▶ Goal
Take the material below and write it all out again exactly.

### Information shown

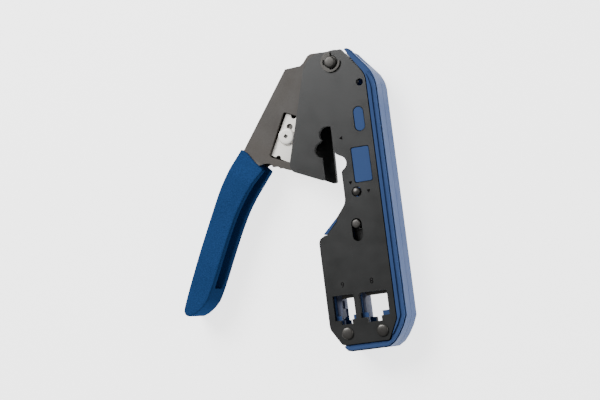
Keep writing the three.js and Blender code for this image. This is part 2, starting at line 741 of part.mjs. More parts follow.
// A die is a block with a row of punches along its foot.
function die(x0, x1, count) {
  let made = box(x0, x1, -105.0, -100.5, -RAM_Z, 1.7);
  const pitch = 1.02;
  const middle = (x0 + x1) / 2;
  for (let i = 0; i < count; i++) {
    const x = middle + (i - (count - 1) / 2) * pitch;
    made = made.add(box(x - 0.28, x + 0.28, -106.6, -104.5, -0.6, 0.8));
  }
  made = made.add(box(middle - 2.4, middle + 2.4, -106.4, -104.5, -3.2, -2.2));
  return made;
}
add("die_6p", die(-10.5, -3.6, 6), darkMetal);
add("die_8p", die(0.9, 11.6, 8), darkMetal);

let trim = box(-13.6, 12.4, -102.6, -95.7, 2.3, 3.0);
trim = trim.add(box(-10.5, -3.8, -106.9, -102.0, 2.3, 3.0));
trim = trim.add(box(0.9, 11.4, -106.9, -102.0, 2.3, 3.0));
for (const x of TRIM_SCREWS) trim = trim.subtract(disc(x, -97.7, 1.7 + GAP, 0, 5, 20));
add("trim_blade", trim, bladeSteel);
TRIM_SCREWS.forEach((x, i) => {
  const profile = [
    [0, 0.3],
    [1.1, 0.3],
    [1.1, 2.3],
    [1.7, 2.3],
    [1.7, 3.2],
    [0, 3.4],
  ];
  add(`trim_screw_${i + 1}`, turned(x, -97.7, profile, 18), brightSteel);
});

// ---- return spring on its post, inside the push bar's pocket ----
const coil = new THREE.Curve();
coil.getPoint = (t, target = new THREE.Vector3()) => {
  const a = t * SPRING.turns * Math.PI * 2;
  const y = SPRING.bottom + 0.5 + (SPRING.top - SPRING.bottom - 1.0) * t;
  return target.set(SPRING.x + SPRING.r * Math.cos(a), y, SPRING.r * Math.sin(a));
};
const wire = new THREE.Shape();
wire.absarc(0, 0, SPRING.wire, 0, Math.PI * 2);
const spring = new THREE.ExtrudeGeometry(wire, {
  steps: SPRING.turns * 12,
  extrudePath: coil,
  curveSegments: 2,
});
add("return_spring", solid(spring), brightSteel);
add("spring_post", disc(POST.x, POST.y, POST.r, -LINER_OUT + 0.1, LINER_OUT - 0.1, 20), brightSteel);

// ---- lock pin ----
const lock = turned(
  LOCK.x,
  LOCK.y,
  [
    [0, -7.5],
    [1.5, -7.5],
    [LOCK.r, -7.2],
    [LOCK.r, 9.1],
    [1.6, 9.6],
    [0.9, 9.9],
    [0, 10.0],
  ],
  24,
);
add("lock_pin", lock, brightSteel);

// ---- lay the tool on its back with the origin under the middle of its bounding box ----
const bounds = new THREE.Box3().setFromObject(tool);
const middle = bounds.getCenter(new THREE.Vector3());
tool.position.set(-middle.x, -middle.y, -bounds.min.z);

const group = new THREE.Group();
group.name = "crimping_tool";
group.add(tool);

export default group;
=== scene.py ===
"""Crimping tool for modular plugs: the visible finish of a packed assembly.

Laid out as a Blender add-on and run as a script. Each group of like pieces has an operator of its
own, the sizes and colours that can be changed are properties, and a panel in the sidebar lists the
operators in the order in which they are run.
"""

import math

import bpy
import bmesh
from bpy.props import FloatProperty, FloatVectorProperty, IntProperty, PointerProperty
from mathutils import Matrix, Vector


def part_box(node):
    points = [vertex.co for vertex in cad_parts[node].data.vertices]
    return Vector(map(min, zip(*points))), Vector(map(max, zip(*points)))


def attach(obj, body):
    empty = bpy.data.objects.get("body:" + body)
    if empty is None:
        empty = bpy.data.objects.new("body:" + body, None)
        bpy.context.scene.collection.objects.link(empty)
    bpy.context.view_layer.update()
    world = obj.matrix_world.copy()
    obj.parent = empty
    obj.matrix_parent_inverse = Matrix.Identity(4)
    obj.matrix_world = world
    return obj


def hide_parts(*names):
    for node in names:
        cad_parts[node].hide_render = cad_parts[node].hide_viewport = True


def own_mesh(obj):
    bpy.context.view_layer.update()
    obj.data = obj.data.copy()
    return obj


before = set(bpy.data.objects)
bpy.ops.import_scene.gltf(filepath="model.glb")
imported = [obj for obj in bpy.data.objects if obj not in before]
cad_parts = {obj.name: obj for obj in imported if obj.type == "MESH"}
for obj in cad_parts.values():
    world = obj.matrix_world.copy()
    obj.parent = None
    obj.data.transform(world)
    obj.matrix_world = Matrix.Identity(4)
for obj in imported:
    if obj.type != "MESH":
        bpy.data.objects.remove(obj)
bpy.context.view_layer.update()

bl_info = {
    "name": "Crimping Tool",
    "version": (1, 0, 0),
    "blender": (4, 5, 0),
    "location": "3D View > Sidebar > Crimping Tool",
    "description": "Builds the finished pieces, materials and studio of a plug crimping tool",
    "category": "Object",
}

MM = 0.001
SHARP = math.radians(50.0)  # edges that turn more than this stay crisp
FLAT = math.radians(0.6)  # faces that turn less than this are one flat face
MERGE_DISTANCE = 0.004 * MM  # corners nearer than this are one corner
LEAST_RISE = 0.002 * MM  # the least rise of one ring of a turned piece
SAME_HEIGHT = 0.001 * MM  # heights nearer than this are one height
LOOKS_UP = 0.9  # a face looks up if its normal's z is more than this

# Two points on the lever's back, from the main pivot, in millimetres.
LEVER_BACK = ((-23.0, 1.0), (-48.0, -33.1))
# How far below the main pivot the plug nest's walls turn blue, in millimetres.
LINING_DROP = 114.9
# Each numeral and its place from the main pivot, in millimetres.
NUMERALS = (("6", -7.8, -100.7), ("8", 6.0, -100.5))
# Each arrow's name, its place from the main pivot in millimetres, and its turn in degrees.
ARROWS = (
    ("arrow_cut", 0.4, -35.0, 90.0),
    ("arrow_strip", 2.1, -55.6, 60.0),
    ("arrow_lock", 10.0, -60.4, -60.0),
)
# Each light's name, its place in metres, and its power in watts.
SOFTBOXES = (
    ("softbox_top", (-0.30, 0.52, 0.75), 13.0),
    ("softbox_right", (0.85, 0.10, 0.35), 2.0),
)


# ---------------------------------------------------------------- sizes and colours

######

▶ Result
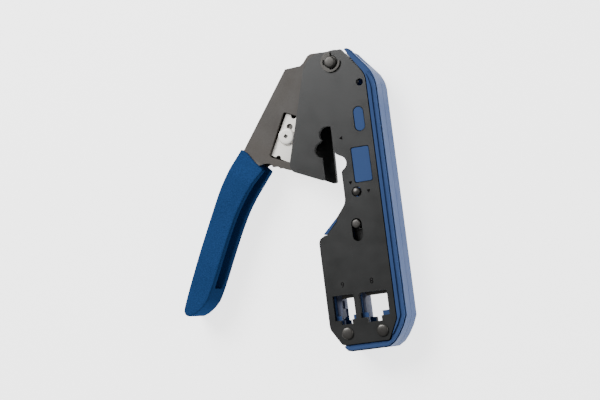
Keep writing the three.js and Blender code for this image. This is part 2, starting at line 741 of part.mjs. More parts follow.
// A die is a block with a row of punches along its foot.
function die(x0, x1, count) {
  let made = box(x0, x1, -105.0, -100.5, -RAM_Z, 1.7);
  const pitch = 1.02;
  const middle = (x0 + x1) / 2;
  for (let i = 0; i < count; i++) {
    const x = middle + (i - (count - 1) / 2) * pitch;
    made = made.add(box(x - 0.28, x + 0.28, -106.6, -104.5, -0.6, 0.8));
  }
  made = made.add(box(middle - 2.4, middle + 2.4, -106.4, -104.5, -3.2, -2.2));
  return made;
}
add("die_6p", die(-10.5, -3.6, 6), darkMetal);
add("die_8p", die(0.9, 11.6, 8), darkMetal);

let trim = box(-13.6, 12.4, -102.6, -95.7, 2.3, 3.0);
trim = trim.add(box(-10.5, -3.8, -106.9, -102.0, 2.3, 3.0));
trim = trim.add(box(0.9, 11.4, -106.9, -102.0, 2.3, 3.0));
for (const x of TRIM_SCREWS) trim = trim.subtract(disc(x, -97.7, 1.7 + GAP, 0, 5, 20));
add("trim_blade", trim, bladeSteel);
TRIM_SCREWS.forEach((x, i) => {
  const profile = [
    [0, 0.3],
    [1.1, 0.3],
    [1.1, 2.3],
    [1.7, 2.3],
    [1.7, 3.2],
    [0, 3.4],
  ];
  add(`trim_screw_${i + 1}`, turned(x, -97.7, profile, 18), brightSteel);
});

// ---- return spring on its post, inside the push bar's pocket ----
const coil = new THREE.Curve();
coil.getPoint = (t, target = new THREE.Vector3()) => {
  const a = t * SPRING.turns * Math.PI * 2;
  const y = SPRING.bottom + 0.5 + (SPRING.top - SPRING.bottom - 1.0) * t;
  return target.set(SPRING.x + SPRING.r * Math.cos(a), y, SPRING.r * Math.sin(a));
};
const wire = new THREE.Shape();
wire.absarc(0, 0, SPRING.wire, 0, Math.PI * 2);
const spring = new THREE.ExtrudeGeometry(wire, {
  steps: SPRING.turns * 12,
  extrudePath: coil,
  curveSegments: 2,
});
add("return_spring", solid(spring), brightSteel);
add("spring_post", disc(POST.x, POST.y, POST.r, -LINER_OUT + 0.1, LINER_OUT - 0.1, 20), brightSteel);

// ---- lock pin ----
const lock = turned(
  LOCK.x,
  LOCK.y,
  [
    [0, -7.5],
    [1.5, -7.5],
    [LOCK.r, -7.2],
    [LOCK.r, 9.1],
    [1.6, 9.6],
    [0.9, 9.9],
    [0, 10.0],
  ],
  24,
);
add("lock_pin", lock, brightSteel);

// ---- lay the tool on its back with the origin under the middle of its bounding box ----
const bounds = new THREE.Box3().setFromObject(tool);
const middle = bounds.getCenter(new THREE.Vector3());
tool.position.set(-middle.x, -middle.y, -bounds.min.z);

const group = new THREE.Group();
group.name = "crimping_tool";
group.add(tool);

export default group;
=== scene.py ===
"""Crimping tool for modular plugs: the visible finish of a packed assembly.

Laid out as a Blender add-on and run as a script. Each group of like pieces has an operator of its
own, the sizes and colours that can be changed are properties, and a panel in the sidebar lists the
operators in the order in which they are run.
"""

import math

import bpy
import bmesh
from bpy.props import FloatProperty, FloatVectorProperty, IntProperty, PointerProperty
from mathutils import Matrix, Vector


def part_box(node):
    points = [vertex.co for vertex in cad_parts[node].data.vertices]
    return Vector(map(min, zip(*points))), Vector(map(max, zip(*points)))


def attach(obj, body):
    empty = bpy.data.objects.get("body:" + body)
    if empty is None:
        empty = bpy.data.objects.new("body:" + body, None)
        bpy.context.scene.collection.objects.link(empty)
    bpy.context.view_layer.update()
    world = obj.matrix_world.copy()
    obj.parent = empty
    obj.matrix_parent_inverse = Matrix.Identity(4)
    obj.matrix_world = world
    return obj


def hide_parts(*names):
    for node in names:
        cad_parts[node].hide_render = cad_parts[node].hide_viewport = True


def own_mesh(obj):
    bpy.context.view_layer.update()
    obj.data = obj.data.copy()
    return obj


before = set(bpy.data.objects)
bpy.ops.import_scene.gltf(filepath="model.glb")
imported = [obj for obj in bpy.data.objects if obj not in before]
cad_parts = {obj.name: obj for obj in imported if obj.type == "MESH"}
for obj in cad_parts.values():
    world = obj.matrix_world.copy()
    obj.parent = None
    obj.data.transform(world)
    obj.matrix_world = Matrix.Identity(4)
for obj in imported:
    if obj.type != "MESH":
        bpy.data.objects.remove(obj)
bpy.context.view_layer.update()

bl_info = {
    "name": "Crimping Tool",
    "version": (1, 0, 0),
    "blender": (4, 5, 0),
    "location": "3D View > Sidebar > Crimping Tool",
    "description": "Builds the finished pieces, materials and studio of a plug crimping tool",
    "category": "Object",
}

MM = 0.001
SHARP = math.radians(50.0)  # edges that turn more than this stay crisp
FLAT = math.radians(0.6)  # faces that turn less than this are one flat face
MERGE_DISTANCE = 0.004 * MM  # corners nearer than this are one corner
LEAST_RISE = 0.002 * MM  # the least rise of one ring of a turned piece
SAME_HEIGHT = 0.001 * MM  # heights nearer than this are one height
LOOKS_UP = 0.9  # a face looks up if its normal's z is more than this

# Two points on the lever's back, from the main pivot, in millimetres.
LEVER_BACK = ((-23.0, 1.0), (-48.0, -33.1))
# How far below the main pivot the plug nest's walls turn blue, in millimetres.
LINING_DROP = 114.9
# Each numeral and its place from the main pivot, in millimetres.
NUMERALS = (("6", -7.8, -100.7), ("8", 6.0, -100.5))
# Each arrow's name, its place from the main pivot in millimetres, and its turn in degrees.
ARROWS = (
    ("arrow_cut", 0.4, -35.0, 90.0),
    ("arrow_strip", 2.1, -55.6, 60.0),
    ("arrow_lock", 10.0, -60.4, -60.0),
)
# Each light's name, its place in metres, and its power in watts.
SOFTBOXES = (
    ("softbox_top", (-0.30, 0.52, 0.75), 13.0),
    ("softbox_right", (0.85, 0.10, 0.35), 2.0),
)


# ---------------------------------------------------------------- sizes and colours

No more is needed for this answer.